Глава 21
Было около двух часов утра, и дождь к этому времени кончился. Маршалл вышел из автобуса на углу Оук и Кинг-Эдвард-стрит, напротив дома, в котором снимал квартиру. Перекресток пустовал, стояла тишина, нарушаемая лишь доносящимися издалека басами и звуком капающей воды.
Маршалл замер. Закрыл глаза и увидел Ноя и Клэр на их старой кухне в Сиднее.
Ной на каталке. Его мозг — на полу.
Высокая изгородь отделяла Маршалла от утонувшей в тенях школы на другой стороне улицы. Он ходил по этой дороге много раз — на работу и с работы. Большое здание опоясывала игровая площадка с качелями и шведской стенкой. По вечерам она кишела кричащими детьми, которые играли во фрисби и в салки, но теперь была пуста.
Маршалл стоял спиной к изгороди. Он повернул голову, когда услышал звавший его из ветвей голос. Произнесенное вслух имя коснулось его затылка, как ледяные пальцы. Он резко развернулся. Голос раздался вновь.
— Маршалл. — Тихо и ласково.
Машин не было, но светофор исправно менял цвета. С зеленого на желтый. Маршалл моргнул, проглотил подступивший к горлу ком. Сигнал стал красным, мокрый асфальт словно залило кровью.
«Не делай этого, — сказал он себе. — Ты не хочешь знать, что там прячется».
Он лгал себе и понимал это.
То, что таилось по ту сторону изгороди, было важнее всего на свете.
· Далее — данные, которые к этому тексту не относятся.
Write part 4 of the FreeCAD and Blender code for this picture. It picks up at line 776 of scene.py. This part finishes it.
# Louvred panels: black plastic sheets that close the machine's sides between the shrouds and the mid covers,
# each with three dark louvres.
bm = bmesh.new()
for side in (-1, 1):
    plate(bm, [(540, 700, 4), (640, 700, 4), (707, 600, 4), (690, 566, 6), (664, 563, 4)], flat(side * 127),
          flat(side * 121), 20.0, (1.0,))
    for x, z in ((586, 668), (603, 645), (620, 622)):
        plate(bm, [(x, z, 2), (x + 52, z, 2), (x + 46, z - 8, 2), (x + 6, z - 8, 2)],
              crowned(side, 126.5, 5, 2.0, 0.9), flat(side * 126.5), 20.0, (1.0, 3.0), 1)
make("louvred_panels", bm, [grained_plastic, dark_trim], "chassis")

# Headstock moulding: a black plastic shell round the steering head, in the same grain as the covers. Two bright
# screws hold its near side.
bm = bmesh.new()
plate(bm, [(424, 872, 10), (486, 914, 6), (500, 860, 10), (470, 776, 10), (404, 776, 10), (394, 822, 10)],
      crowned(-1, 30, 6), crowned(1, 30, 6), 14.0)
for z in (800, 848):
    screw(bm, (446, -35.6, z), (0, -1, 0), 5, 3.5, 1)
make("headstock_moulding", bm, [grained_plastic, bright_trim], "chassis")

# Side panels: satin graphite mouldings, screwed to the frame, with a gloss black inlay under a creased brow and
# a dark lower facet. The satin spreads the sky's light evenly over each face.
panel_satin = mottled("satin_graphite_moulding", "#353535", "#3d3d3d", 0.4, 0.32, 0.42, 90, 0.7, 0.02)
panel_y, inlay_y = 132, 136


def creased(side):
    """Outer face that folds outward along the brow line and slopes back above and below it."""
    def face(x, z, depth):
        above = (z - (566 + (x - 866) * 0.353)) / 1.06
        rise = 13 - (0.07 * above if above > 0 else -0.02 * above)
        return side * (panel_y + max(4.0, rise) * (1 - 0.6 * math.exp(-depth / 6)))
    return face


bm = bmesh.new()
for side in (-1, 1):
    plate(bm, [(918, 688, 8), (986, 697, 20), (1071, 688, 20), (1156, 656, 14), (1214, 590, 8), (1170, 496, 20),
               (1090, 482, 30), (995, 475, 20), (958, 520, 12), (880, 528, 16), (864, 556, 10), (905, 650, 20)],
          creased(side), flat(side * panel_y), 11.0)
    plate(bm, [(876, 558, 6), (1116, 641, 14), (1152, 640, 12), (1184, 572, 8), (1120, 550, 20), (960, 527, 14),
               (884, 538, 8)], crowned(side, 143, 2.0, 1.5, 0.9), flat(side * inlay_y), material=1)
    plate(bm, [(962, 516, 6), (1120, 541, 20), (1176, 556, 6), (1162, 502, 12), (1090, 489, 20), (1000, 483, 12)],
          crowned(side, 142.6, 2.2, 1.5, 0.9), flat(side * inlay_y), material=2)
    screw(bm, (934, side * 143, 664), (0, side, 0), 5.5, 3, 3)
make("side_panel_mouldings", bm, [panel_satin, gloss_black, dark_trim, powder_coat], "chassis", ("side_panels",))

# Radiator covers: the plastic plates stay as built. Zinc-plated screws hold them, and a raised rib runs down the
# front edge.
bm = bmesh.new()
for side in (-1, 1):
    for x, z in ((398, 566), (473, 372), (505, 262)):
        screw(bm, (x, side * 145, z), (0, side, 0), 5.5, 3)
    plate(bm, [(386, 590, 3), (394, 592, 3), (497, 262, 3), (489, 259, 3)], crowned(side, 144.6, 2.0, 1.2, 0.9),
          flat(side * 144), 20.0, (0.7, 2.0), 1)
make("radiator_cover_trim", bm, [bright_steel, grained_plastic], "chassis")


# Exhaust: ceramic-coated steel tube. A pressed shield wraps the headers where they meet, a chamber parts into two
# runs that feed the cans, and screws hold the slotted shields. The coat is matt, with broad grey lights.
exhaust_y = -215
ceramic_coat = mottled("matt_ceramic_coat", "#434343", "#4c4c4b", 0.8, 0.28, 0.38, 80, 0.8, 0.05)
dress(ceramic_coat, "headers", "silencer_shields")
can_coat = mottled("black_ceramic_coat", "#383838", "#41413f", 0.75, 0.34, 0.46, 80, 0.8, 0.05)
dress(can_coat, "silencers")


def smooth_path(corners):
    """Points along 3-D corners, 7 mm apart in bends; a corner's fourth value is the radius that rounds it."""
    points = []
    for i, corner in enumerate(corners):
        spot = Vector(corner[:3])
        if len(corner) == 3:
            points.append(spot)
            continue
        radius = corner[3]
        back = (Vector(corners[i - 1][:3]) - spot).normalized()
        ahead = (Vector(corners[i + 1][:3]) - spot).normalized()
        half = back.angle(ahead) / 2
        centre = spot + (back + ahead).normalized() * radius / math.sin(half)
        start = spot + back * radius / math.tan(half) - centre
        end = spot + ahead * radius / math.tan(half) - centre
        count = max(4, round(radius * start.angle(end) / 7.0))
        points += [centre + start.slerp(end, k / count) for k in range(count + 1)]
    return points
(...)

Важнее работы, важнее Клэр. То, что ждало на площадке, являлось причиной всех бед, вырванной частью его сердца.
Маршалл обогнул угол, ведя пальцами по листьям. Ладонь намокла. Со стороны Кинг-Эдвард-стрит в изгороди зияла дыра. Он шагнул в нее и осознал, как глубоко и громко дышит.
Глазам потребовалось несколько мгновений, чтобы привыкнуть. Он видел очертания качелей, сиденья, усыпанные каплями воды. На миг небо прояснилось — на землю упал лунный свет. Маршалл заметил пожарную машинку в песочнице. Сосредоточившись, он мог бы услышать отголоски смеха играющих детей. Мертвое и пустое эхо.
Облака вновь сошлись, ветер усилился. Свет померк.
Рядом с ним загорелась свеча. Фитиль затрещал. Сердце Маршалла забилось как безумное, застучало в ушах. «Ты идиот, — сказал он себе. — Это будет ужасно, и ты сам во всем виноват». Кровь отхлынула от лица, живот свело.
Расплавленный воск капал в приподнятый стаканчик из «Старбакса». Он сиял оранжевым, освещая тонкие пальцы. Их хватка, твердая, уверенная, вовсе не походила на отцовскую. Накинутая на фигурку промокшая простыня трепетала на ветру. Маршалл видел под ней очертания детского лица, знакомый нос и скулы. В двух футах от нижнего края босые ступни переступали в траве.
— Маршалл, — прошептал мальчик. Простыня вздымалась и опадала в такт дыханию.
Свеча напомнила Маршаллу о поминках по Ною в школе. Чтобы выразить соболезнования, туда пришли сотни людей. Все повязали на запястья голубые ленточки. Огоньки свечей казались упавшими с неба звездами.
Маршалл знал, откуда эта простыня. Из морга.
Одна рука оторвалась от свечи и поднялась к голове. Бледная, мертвая кожа, покрытая тонкими волосками. Пальцы вцепились в простыню, потянули вниз, открыв смятое лицо Ноя, разбитый череп. Рот распахнулся — во тьму. Ни зубов, ни языка — только черная пустота.
Свеча погасла, и Маршалл закричал. Он налетел спиной на изгородь и попытался нащупать в ней дыру. Ветви вцепились ему в лицо. Проезжающее мимо такси залило площадку светом фар. Ориентируясь по звуку, Маршалл провалился в отверстие.
— Папа, — позвал голос в последний раз.
Маршалл не обернулся. Хромая, он перебежал через дорогу. Скрутившая желудок боль разлилась по всему телу, вынудила его сгорбиться. Маршалл рухнул перед дверью своего дома и застонал. Он прижал колени к груди и раскачивался, пока не перестал дрожать. Вновь пошел дождь, быстро превратившийся в холодный ливень.